__WHAT IS NEEDED__
Give back exactly the lines running from the line that holds "Continue the OpenSCAD" through the line that holds "function back_half(w) = lerp(back_x0, back_x1, (w", ends included, and no other lines.

__MATERIAL SUPPLIED__
_ _ _ _
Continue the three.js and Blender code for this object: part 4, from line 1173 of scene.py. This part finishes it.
_ _ _ _
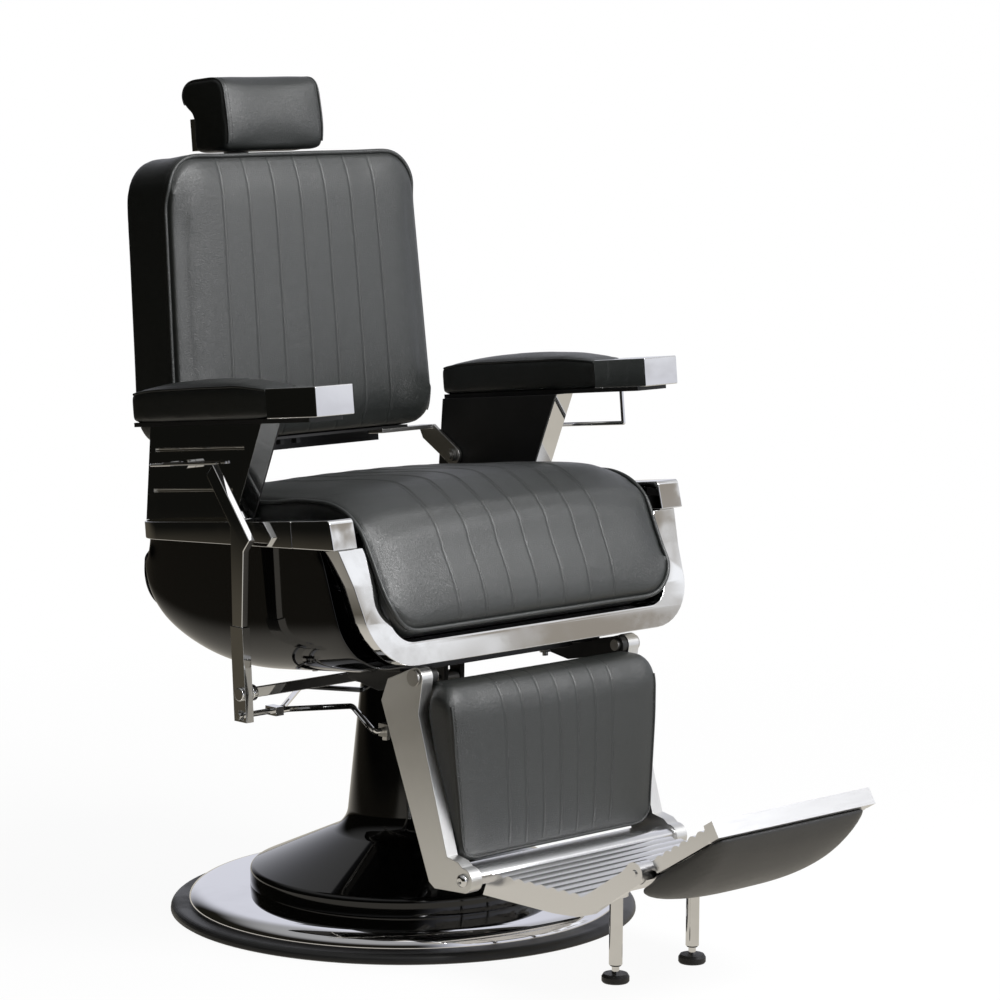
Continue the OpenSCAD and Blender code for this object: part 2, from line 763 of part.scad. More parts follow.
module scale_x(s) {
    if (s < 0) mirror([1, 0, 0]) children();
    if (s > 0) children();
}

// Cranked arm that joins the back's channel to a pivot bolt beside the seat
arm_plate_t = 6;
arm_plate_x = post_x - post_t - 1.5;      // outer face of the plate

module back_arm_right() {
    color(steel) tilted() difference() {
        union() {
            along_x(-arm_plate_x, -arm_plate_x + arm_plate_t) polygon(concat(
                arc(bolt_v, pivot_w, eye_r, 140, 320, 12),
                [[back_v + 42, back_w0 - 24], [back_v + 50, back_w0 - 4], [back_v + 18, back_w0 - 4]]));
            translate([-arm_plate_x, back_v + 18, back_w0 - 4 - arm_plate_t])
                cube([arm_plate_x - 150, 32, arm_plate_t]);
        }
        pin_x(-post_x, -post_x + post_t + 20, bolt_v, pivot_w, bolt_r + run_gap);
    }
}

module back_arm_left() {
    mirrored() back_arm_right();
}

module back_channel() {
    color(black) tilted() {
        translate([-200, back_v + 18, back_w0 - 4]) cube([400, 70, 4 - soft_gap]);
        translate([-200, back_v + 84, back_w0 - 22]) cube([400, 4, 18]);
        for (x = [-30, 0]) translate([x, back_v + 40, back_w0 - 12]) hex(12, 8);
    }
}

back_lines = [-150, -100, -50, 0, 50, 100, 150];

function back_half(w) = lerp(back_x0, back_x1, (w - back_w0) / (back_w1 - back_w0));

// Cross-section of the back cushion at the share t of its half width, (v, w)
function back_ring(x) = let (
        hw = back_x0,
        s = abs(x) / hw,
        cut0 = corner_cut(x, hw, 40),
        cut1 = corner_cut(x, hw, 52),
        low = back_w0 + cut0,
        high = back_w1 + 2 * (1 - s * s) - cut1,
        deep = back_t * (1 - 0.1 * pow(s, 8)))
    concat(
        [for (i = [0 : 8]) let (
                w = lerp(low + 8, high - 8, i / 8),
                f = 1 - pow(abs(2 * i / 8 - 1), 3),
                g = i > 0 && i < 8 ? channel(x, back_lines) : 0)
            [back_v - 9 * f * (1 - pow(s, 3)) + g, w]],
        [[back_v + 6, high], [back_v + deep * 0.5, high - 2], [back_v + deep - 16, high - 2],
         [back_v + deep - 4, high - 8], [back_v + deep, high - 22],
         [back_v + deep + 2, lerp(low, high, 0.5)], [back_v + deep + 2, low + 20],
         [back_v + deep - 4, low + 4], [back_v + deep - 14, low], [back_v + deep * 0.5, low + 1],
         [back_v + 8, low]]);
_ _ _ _
__FULL SOLUTION__
Continue the OpenSCAD and Blender code for this object: part 2, from line 763 of part.scad. More parts follow.
module scale_x(s) {
    if (s < 0) mirror([1, 0, 0]) children();
    if (s > 0) children();
}

// Cranked arm that joins the back's channel to a pivot bolt beside the seat
arm_plate_t = 6;
arm_plate_x = post_x - post_t - 1.5;      // outer face of the plate

module back_arm_right() {
    color(steel) tilted() difference() {
        union() {
            along_x(-arm_plate_x, -arm_plate_x + arm_plate_t) polygon(concat(
                arc(bolt_v, pivot_w, eye_r, 140, 320, 12),
                [[back_v + 42, back_w0 - 24], [back_v + 50, back_w0 - 4], [back_v + 18, back_w0 - 4]]));
            translate([-arm_plate_x, back_v + 18, back_w0 - 4 - arm_plate_t])
                cube([arm_plate_x - 150, 32, arm_plate_t]);
        }
        pin_x(-post_x, -post_x + post_t + 20, bolt_v, pivot_w, bolt_r + run_gap);
    }
}

module back_arm_left() {
    mirrored() back_arm_right();
}

module back_channel() {
    color(black) tilted() {
        translate([-200, back_v + 18, back_w0 - 4]) cube([400, 70, 4 - soft_gap]);
        translate([-200, back_v + 84, back_w0 - 22]) cube([400, 4, 18]);
        for (x = [-30, 0]) translate([x, back_v + 40, back_w0 - 12]) hex(12, 8);
    }
}

back_lines = [-150, -100, -50, 0, 50, 100, 150];

function back_half(w) = lerp(back_x0, back_x1, (w - back_w0) / (back_w1 - back_w0));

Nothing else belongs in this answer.